Gli anziani al centro delle scelte per il futuro di Roma

ROMA – Quello che si sta verificando a Roma sotto il governo di Alemanno,  primo rappresentante di una cultura politica di destra succube degli interessi della rendita immobiliare,  è una situazione paradossale.

L’ONU e l’OMS, affermano che l’allungamento della vita è la testimonianza del successo dello sviluppo umano durante il secolo passato, in larga misura avvenuto grazie alla affermazione della cultura urbana che ha consentito progressi determinanti negli standards della vita a partire dall’igiene, la sanità, l’alimentazione, l’assistenza.
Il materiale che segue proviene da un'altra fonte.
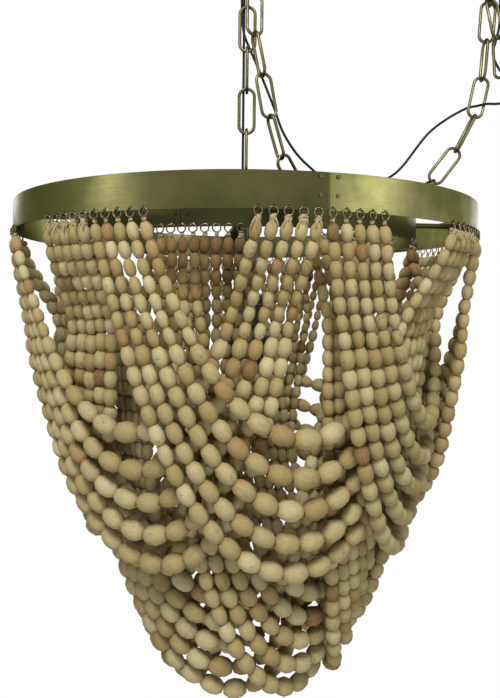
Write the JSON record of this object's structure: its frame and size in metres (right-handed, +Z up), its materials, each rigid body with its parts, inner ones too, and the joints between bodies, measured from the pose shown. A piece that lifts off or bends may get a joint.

Roma, a pieno titolo, può rivendicare di aver avuto un ruolo di primo piano in questo progresso. La capitale nel volgere di appena un secolo e mezzo da circa 210 mila abitanti nel 1871, ad una una popolazione di  2.882.250 a fine 2010 (secondo i dati del Piano regolatore sociale di Roma 2011 – 2015), di cui 612.397 (21,21%) di età superiore ai 65 anni (309.192 con meno di 75 anni e 303.205 con più di 75 anni) e per circa il 25% che vivono soli (15% uomini e 35% donne).
Tutte percentuali destinate a ulteriori, importanti incrementi secondo  le previsioni del Centro di Ricerca su Roma, che valuta come gli ultraottantenni nel periodo 2005-20 aumenteranno più del 50% e si concentreranno in particolare nelle zone periferica della capitale.
Dati questi che trovano conferma dallo studio dell’Istat sulle previsioni demografiche nazionali 2007- 2051. Da queste emerge un  netto e inarrestabile  incremento della popolazione anziana (65 anni e oltre), tanto in termini assoluti che relativi. I numeri assoluti dicono che, rispetto agli 11,8 milioni del 2007, gli anziani ammonteranno entro il 2051 a 20,3 milioni nello scenario medio.  Gli ultra 64enni, oggi pari al 19,9% del totale (1 anziano ogni 5 residenti), perverranno al 33% nel 2051 (1 anziano ogni tre residenti) di cui circa il 57,3% donne.
Nelle previsioni ISTAT cresce, inoltre, in modo soverchiante il numero delle persone molto anziane. I cosiddetti “grandi vecchi” (85 anni e oltre) passeranno nello scenario medio da 1,3 milioni nel 2007 a 4,8 milioni nel 2051 in valori assoluti e dal 2,3% al 7,8% in termini percentuali. L’indice di dipendenza degli anziani ci dice inoltre che se al 2007 risultavano 30,2 persone di 65 anni e più ogni 100 persone di 15-64 anni. Nello stesso scenario medio si prevede che l’indice raggiungerà i 44,9 entro il 2031, e i 60,9 entro il 2051.
    Dati veramente impressionanti che dovrebbero indurre i decisori pubblici a porre i bisogni delle persone anziane al centro dell’attenzione pubblica e non ricordarsi di loro solo quando c’è da recuperare risorse, così come è stato fatto con le misure  contro la crisi.
Ma a Roma si va ben oltre. Nella capitale, come conseguenza delle scelte dell’amministrazione capitolina, l’attenzione verso la popolazione anziana oscilla da un atteggiamento di carattere caritatevole alla strumentalizzazione elettoralistica. In questo è come se la città ripudiasse la sua missione storica dal momento che rifiuta di farsi pienamente carico di uno dei più importanti cambiamenti sociali dell’ultimo secolo, che essa stessa ha grandemente contribuito a determinare.  E’ come se rifiutasse di misurarsi con  una delle sfide primarie di  questo secolo. La residualità nell’agenda della amministrazione capitolina dei bisogni delle persone anziane, l’uso dispersivo e caritatevole delle risorse, l’assenza di interventi strutturali, è un errore gravissimo, contrastato dal Sindacato, che non può essere giustificato con le difficoltà derivanti dalla crisi economica e finanziaria e le ristrettezze di bilancio.  
    Che quasi un quarto della popolazione romana sia oggi di età superiore ai 65 anni, pensionata e mediamente in buona salute e che nel prossimo futuro possa arrivare ad un terzo  è una realtà che non può essere rimossa, che pone problemi inediti, una vera sfida alla qualità della vita urbana, una opportunità per uno sviluppo di diversa qualità solo che si sappia valorizzare questa enorme riserva di energie, esperienze, valori.